# Exercise prompt:
Reproduce each line exactly, including spacing and punctuation.

# Raw data:
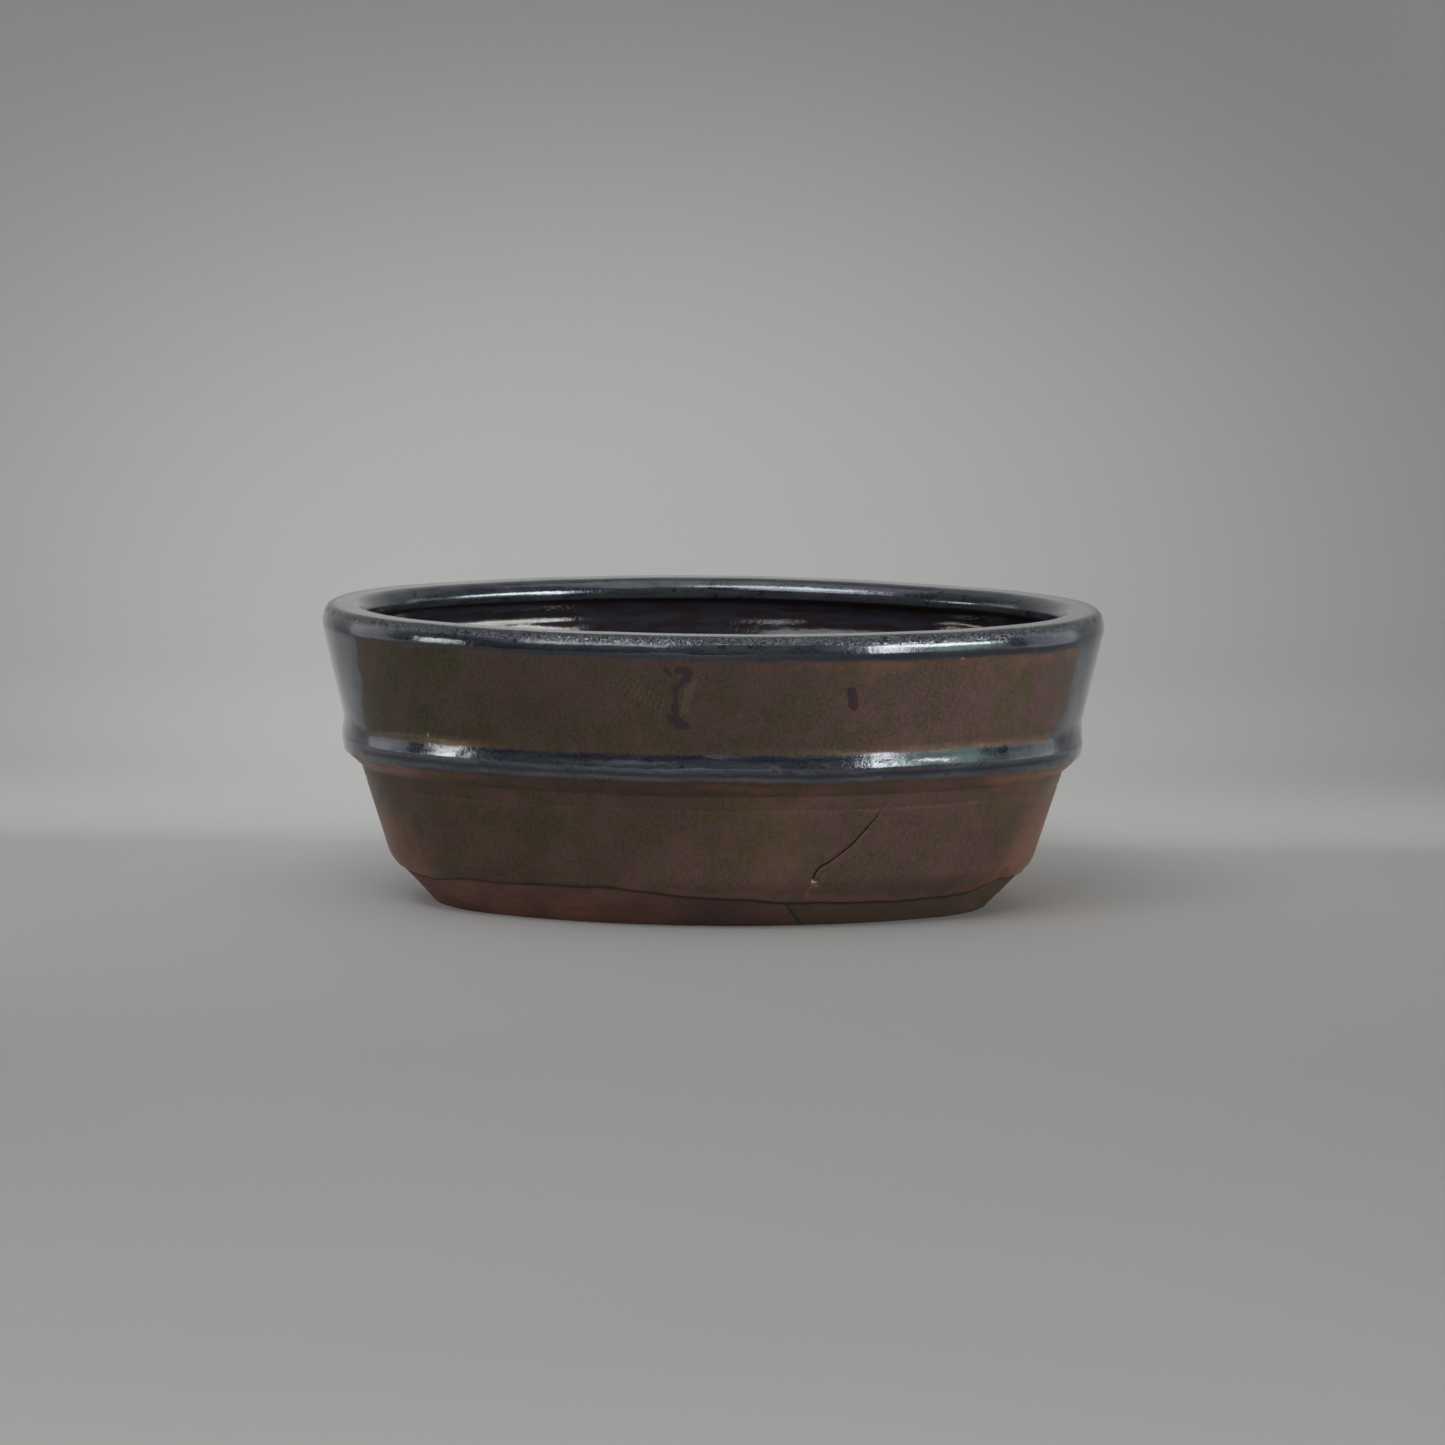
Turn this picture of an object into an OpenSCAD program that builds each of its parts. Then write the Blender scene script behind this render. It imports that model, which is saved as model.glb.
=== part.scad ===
// Oval glazed bonsai pot: six clay pieces luted together and fired, with a
// plastic screen over each drain hole and the wire clip that holds it down.
// X runs along the oval, Y across it, Z up. The origin is on the table, under
// the pot's middle. Lengths are in millimetres.

/* [Overall] */
// Length over the rim
pot_w = 205; // [170:1:260]
// Depth over the rim
pot_d = 154; // [128:1:190]
// Height from the table to the top of the rim
pot_h = 78; // [64:1:110]

/* [Wall] */
// Wall thickness, measured level
wall_t = 7; // [5:0.5:8.5]
// How far the foot stands in from the rim's outer edge, all round
base_inset = 30; // [24:0.5:36]
// How far the shoulder above the foot stands in from the rim's outer edge
shoulder_inset = 18.2; // [14:0.1:21]
// Height of that shoulder
shoulder_z = 12.3; // [10:0.1:20]
// Radius that rounds the shoulder
shoulder_r = 8; // [3:0.5:12]
// How far the wall stands in from the rim's outer edge under the belt
ledge_inset = 11; // [8.5:0.1:13]
// How far the wall stands in from the rim's outer edge just above the belt
waist_inset = 6; // [4:0.1:7.5]
// How far the wall stands in from the rim's outer edge under the rim
brim_inset = 0.2; // [0:0.1:2]
// Radius of the bend inside the waist
waist_r = 12; // [2:1:20]
// Radius of the cove between wall and floor, inside
cove_r = 7; // [3:0.5:7]

/* [Rim] */
// Width of the lip, level
rim_w = 11; // [9:0.5:14]
// Height of the lip
rim_h = 5; // [4:0.5:8]
// Radius on the lip's outer top edge
rim_outer_r = 2; // [0.5:0.1:2.4]
// Radius on the lip's two inner edges
rim_inner_r = 1.5; // [0.5:0.1:1.8]

/* [Belt] */
// Height of the belt's lower edge
belt_z = 35; // [28:0.5:40]
// Height of the belt from lower edge to waist
belt_h = 13.5; // [11:0.5:18]
// How far the belt's crest stands out past the waist
belt_proud = 0.6; // [0.3:0.1:3]
// Height of the crest above the belt's lower edge
belt_crest = 8; // [6:0.5:9]
// Height of the belt's bevelled underside
belt_bevel = 4; // [3:0.5:5]
// Radius that rounds the crest
belt_r = 3; // [1:0.5:4]
// Radius on the belt's lower edge
belt_edge_r = 0.6; // [0.2:0.1:1]

/* [Foot and floor] */
// Height of the foot ring
foot_h = 4; // [3.2:0.1:6]
// Width of the foot ring where it meets the table
foot_w = 10; // [8:0.5:12]
// Radius on the foot ring's lower edges
foot_r = 0.8; // [0.2:0.1:1.5]
// Thickness of the floor
floor_t = 7; // [5:0.5:9]
// How far the floor reaches over the foot ring
floor_lap = 7.5; // [5:0.5:8]

/* [Drainage] */
// Diameter of each drain hole
drain_d = 22; // [18:0.5:26]
// Place of each drain hole, as a share of the way out to the foot ring
drain_place = 0.544; // [0.5:0.002:0.6]
// Diameter of each tie-wire hole
tie_d = 4; // [3:0.5:5]
// Distance between the tie-wire holes, along the pot
tie_spacing_x = 40; // [30:1:44]
// Place of the tie-wire holes, as a share of the way from the screen to the foot ring
tie_place = 0.4; // [0.35:0.01:0.5]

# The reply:
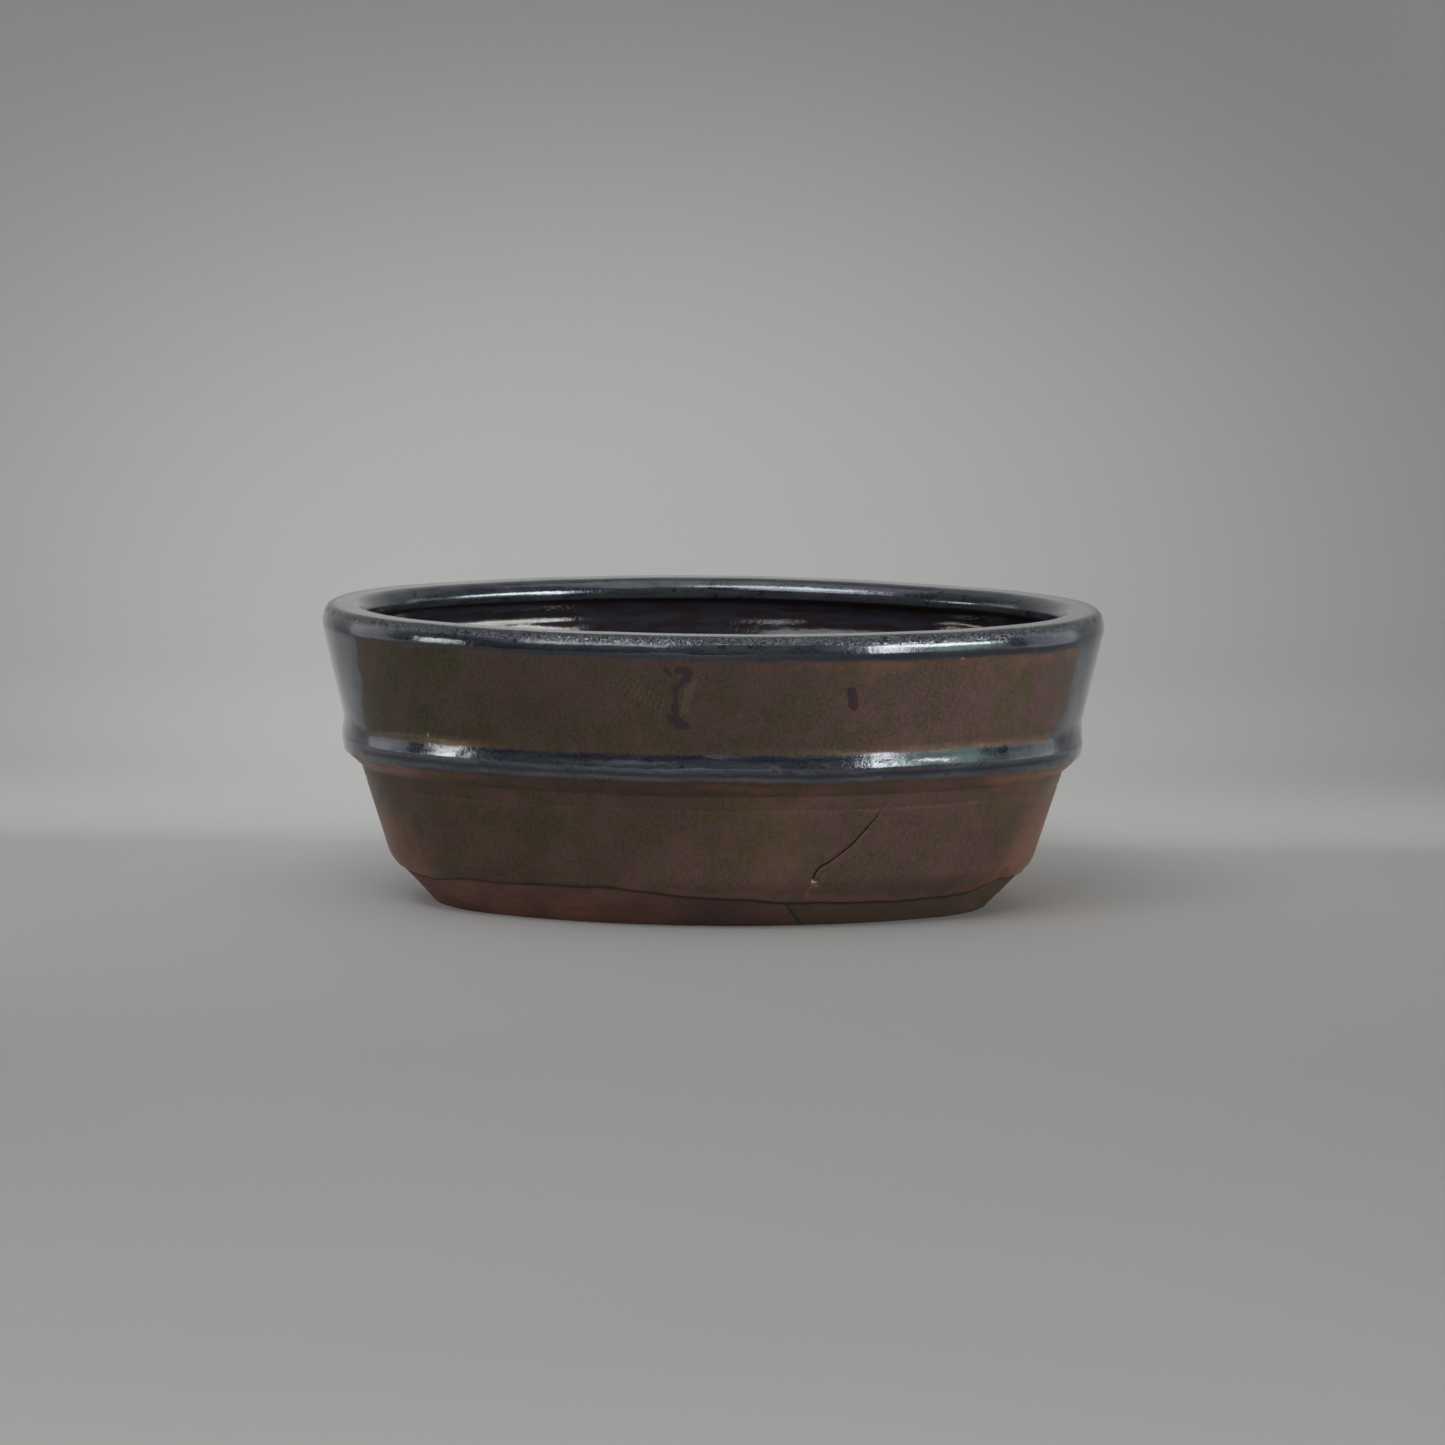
Turn this picture of an object into an OpenSCAD program that builds each of its parts. Then write the Blender scene script behind this render. It imports that model, which is saved as model.glb.
=== part.scad ===
// Oval glazed bonsai pot: six clay pieces luted together and fired, with a
// plastic screen over each drain hole and the wire clip that holds it down.
// X runs along the oval, Y across it, Z up. The origin is on the table, under
// the pot's middle. Lengths are in millimetres.

/* [Overall] */
// Length over the rim
pot_w = 205; // [170:1:260]
// Depth over the rim
pot_d = 154; // [128:1:190]
// Height from the table to the top of the rim
pot_h = 78; // [64:1:110]

/* [Wall] */
// Wall thickness, measured level
wall_t = 7; // [5:0.5:8.5]
// How far the foot stands in from the rim's outer edge, all round
base_inset = 30; // [24:0.5:36]
// How far the shoulder above the foot stands in from the rim's outer edge
shoulder_inset = 18.2; // [14:0.1:21]
// Height of that shoulder
shoulder_z = 12.3; // [10:0.1:20]
// Radius that rounds the shoulder
shoulder_r = 8; // [3:0.5:12]
// How far the wall stands in from the rim's outer edge under the belt
ledge_inset = 11; // [8.5:0.1:13]
// How far the wall stands in from the rim's outer edge just above the belt
waist_inset = 6; // [4:0.1:7.5]
// How far the wall stands in from the rim's outer edge under the rim
brim_inset = 0.2; // [0:0.1:2]
// Radius of the bend inside the waist
waist_r = 12; // [2:1:20]
// Radius of the cove between wall and floor, inside
cove_r = 7; // [3:0.5:7]

/* [Rim] */
// Width of the lip, level
rim_w = 11; // [9:0.5:14]
// Height of the lip
rim_h = 5; // [4:0.5:8]
// Radius on the lip's outer top edge
rim_outer_r = 2; // [0.5:0.1:2.4]
// Radius on the lip's two inner edges
rim_inner_r = 1.5; // [0.5:0.1:1.8]

/* [Belt] */
// Height of the belt's lower edge
belt_z = 35; // [28:0.5:40]
// Height of the belt from lower edge to waist
belt_h = 13.5; // [11:0.5:18]
// How far the belt's crest stands out past the waist
belt_proud = 0.6; // [0.3:0.1:3]
// Height of the crest above the belt's lower edge
belt_crest = 8; // [6:0.5:9]
// Height of the belt's bevelled underside
belt_bevel = 4; // [3:0.5:5]
// Radius that rounds the crest
belt_r = 3; // [1:0.5:4]
// Radius on the belt's lower edge
belt_edge_r = 0.6; // [0.2:0.1:1]

/* [Foot and floor] */
// Height of the foot ring
foot_h = 4; // [3.2:0.1:6]
// Width of the foot ring where it meets the table
foot_w = 10; // [8:0.5:12]
// Radius on the foot ring's lower edges
foot_r = 0.8; // [0.2:0.1:1.5]
// Thickness of the floor
floor_t = 7; // [5:0.5:9]
// How far the floor reaches over the foot ring
floor_lap = 7.5; // [5:0.5:8]

/* [Drainage] */
// Diameter of each drain hole
drain_d = 22; // [18:0.5:26]
// Place of each drain hole, as a share of the way out to the foot ring
drain_place = 0.544; // [0.5:0.002:0.6]
// Diameter of each tie-wire hole
tie_d = 4; // [3:0.5:5]
// Distance between the tie-wire holes, along the pot
tie_spacing_x = 40; // [30:1:44]
// Place of the tie-wire holes, as a share of the way from the screen to the foot ring
tie_place = 0.4; // [0.35:0.01:0.5]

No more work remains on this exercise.